In June 2018, the FASB issued ASU No. 2018-07, "Improvements to Nonemployee Share-Based Payment Accounting." This ASU amends prior employee share-based payment guidance to include nonemployee share-based payment transactions for acquiring services or property. This ASU now aligns the determination of the measurement date, the accounting for performance conditions, and the accounting for share-based payments after vesting in addition to other items. The provisions of ASU No. 2018-07 were effective for us as of January 1, 2019 using a modified transition method upon adoption. The adoption of this ASU did not have a material impact to our consolidated financial statements.
Not Yet Adopted
In June 2016, the FASB issued ASU No. 2016-13, "Measurement of Credit Losses on Financial Instruments." This ASU was further updated by ASU No. 2018-19, "Codification Improvements to Topic 326, Financial Instruments - Credit Losses," ASU No. 2019-04, "Codification Improvements to Topic 326, Financial Instruments - Credit Losses" and ASU No. 2019-05, "Targeted Transition Relief." These ASUs amend prior guidance on the impairment of financial instruments, and adds an impairment model that is based on expected losses rather than incurred losses with the recognition of an allowance based on an estimate of expected credit losses. The provisions of ASU No. 2016-13, as amended in subsequently issued amendments, are effective for us as of January 1, 2020.
We are in the process of evaluating the impact that the adoption of ASU 2016-13, as amended, will have on our consolidated financial statements and related disclosures. In identifying all of our financial instruments covered under this guidance, the majority of our instruments result from operating leasing transactions, which are not within the scope of the new standard and are to remain governed by the recently issued leasing guidance and other previously issued guidance.

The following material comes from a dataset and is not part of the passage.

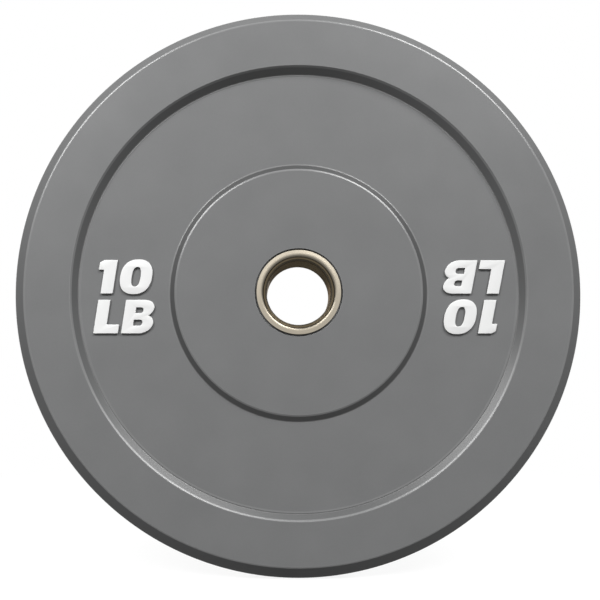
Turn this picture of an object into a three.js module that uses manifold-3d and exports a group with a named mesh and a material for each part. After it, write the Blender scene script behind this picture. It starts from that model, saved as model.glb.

We do not believe the adoption of this standard will have a material impact to our consolidated financial statements.
In August 2018, the FASB issued ASU No. 2018-13, "Changes to the Disclosure Requirements for Fair Value Measurement." This ASU amends and removes several disclosure requirements including the valuation processes for Level 3 fair value measurements. The ASU also modifies some disclosure requirements and requires additional disclosures for changes in unrealized gains and losses included in other comprehensive income for recurring Level 3 fair value measurements and requires the range and weighted average of significant unobservable inputs used to develop Level 3 fair value measurements. The provisions of ASU No. 2018-13 are effective for us as of January 1, 2020 using a prospective transition method for amendments effecting changes in unrealized gains and losses, significant unobservable inputs used to develop Level 3 fair value measurements and narrative description on uncertainty of measurements. The remaining provisions of the ASU are to be applied retrospectively, and early adoption is permitted. Although we are still assessing the impact of this ASU's adoption, we do not believe this ASU will have a material impact to our consolidated financial statements.
In August 2018, the FASB issued ASU No. 2018-14, "Changes to the Disclosure Requirements for Defined Benefit Plans." This ASU clarifies current disclosures and removes several disclosures requirements including accumulated other comprehensive income expected to be recognized over the next fiscal year and amount and timing of plan assets expected to be returned to the employer. The ASU also requires additional disclosures for the weighted-average interest crediting rates for cash balance plans and explanations for significant gains and losses related to changes in the benefit plan obligation. The provisions of ASU No. 2018-14 are effective for us as of December 31, 2020 using a retrospective basis for all periods presented, and early adoption is permitted. Although we are still assessing the impact of this ASU's adoption, we do not believe this ASU will have a material impact to our consolidated financial statements.